When we boarded the Croatian Airlines flight from Frankfurt to Zagreb, all these men started boarding who were quite tall, high cheek bones and narrow eyes — just like Michael, whose grandfather came from Croatia. It was as if we had found his tribe. Cross the border into Italy and genetics takes 6-8 inches off of the men and then places them all on motorbikes with the idle set on breakneck. Trieste also had a Christmas fair, great yarn and the best cocoa that I’ve ever tasted. I wish we had had more time to explore. Here we are in a coffee shop with our friends Kathy and Steve. I wouldn’t say that the cocoa I was drinking was thick, but you could practically stand a spoon up in it.

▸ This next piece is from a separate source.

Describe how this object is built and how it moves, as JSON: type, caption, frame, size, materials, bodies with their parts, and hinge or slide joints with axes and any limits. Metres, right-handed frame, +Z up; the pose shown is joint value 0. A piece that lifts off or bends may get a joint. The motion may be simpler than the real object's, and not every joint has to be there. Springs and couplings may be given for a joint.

On our drive up to Trieste, we stopped off to see the tallest Church in Istria, the 18th century Svetog Blaza. The guidebook said that it howed a great collection of religious relics and other treasures. But mostly we stopped there for a viewing of the Vodnjan mummies, the bodies of important dead clergy, displayed in glass cases and supposedly impervious to decomposition. Surreal, but not something one encounters in Toledo. We knocked on the church doors, but no one answered. Finally, someone in the almost deserted square suggested that we try knocking on the door of the home of the priest. He assured us it would be okay, so we ventured down this narrow, cobblestone passageway (I think residents might consider it a road) and knocked. Knocked again. One of the shuttered windows swung open and as if from a coo-coo clock a head emerged. She was barely tall enough to see out the window, but as she shook one arthritic finger it was as if she were saying, “you may not see our dead today.” And then she slammed closed the shutter. The priest may live at this address, but clearly she was the one in charge, so we did not see the dead.

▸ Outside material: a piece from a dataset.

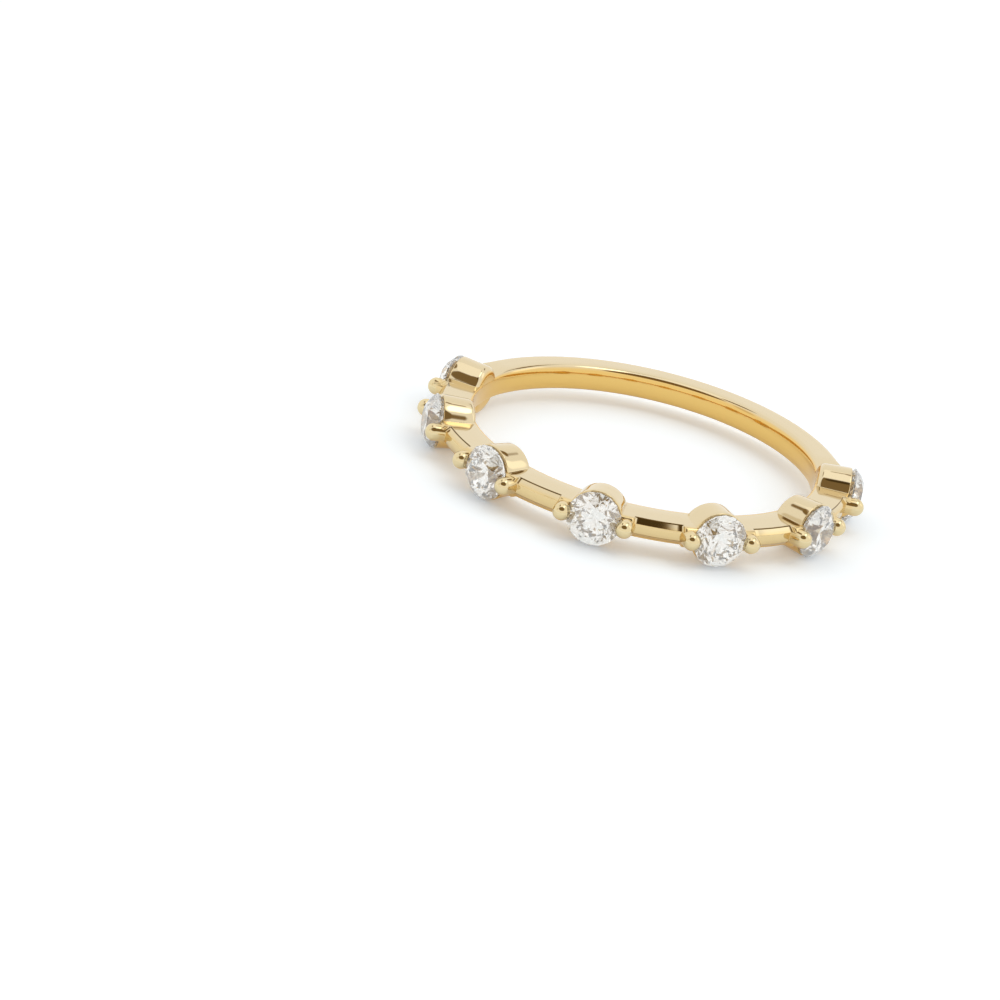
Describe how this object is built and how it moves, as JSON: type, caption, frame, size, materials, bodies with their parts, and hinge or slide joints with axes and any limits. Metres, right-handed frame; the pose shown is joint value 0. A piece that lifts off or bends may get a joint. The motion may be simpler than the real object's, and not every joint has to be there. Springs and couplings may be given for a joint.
{
  "type": "stackable ring",
  "caption": "Slim stackable finger ring: round brilliant stones in radial barrel settings along the front half, joined by straight-cut bars, with a plain rounded shank behind.",
  "frame": {"origin": "the middle of the ring's footprint, on the surface that it lies on", "axes": "+Z along the finger hole's axis, upwards from that surface; the middle stone faces -Y and the plain shank is at +Y"},
  "size_m": [0.0222, 0.021, 0.0026],
  "materials": {
    "gold": "polished yellow gold",
    "stone": "clear, faceted and polished"
  },
  "bodies": {
    "root": {"ring_body": "gold", "stone_1": "stone", "stone_2": "stone", "stone_3": "stone", "stone_4": "stone", "stone_5": "stone", "stone_6": "stone", "stone_7": "stone"}
  },
  "joints": []
}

On to lunch in Porec, a charming sea side town where we had the best lunch of the trip. Why do we put up with such inferior food in this country? Fast food isn’t even worth mentioning, although an outlet exists on every corner. One step above that you have the Applebee equivalents where the food is all prepared in Kansas or somewhere and shipped to be thawed out in less than 20 minutes. And we eat this, when the alternative is food prepared with ingenuity and unimaginable variety at local small eateries. I wasn’t once tempted to order a chicken Caesar salad as the lesser of all evils and even though we ate well, I actually lost weight while abroad. We need to get our groceries in order.
I regret not having pasta in Italy, which means I have to go back — and soon.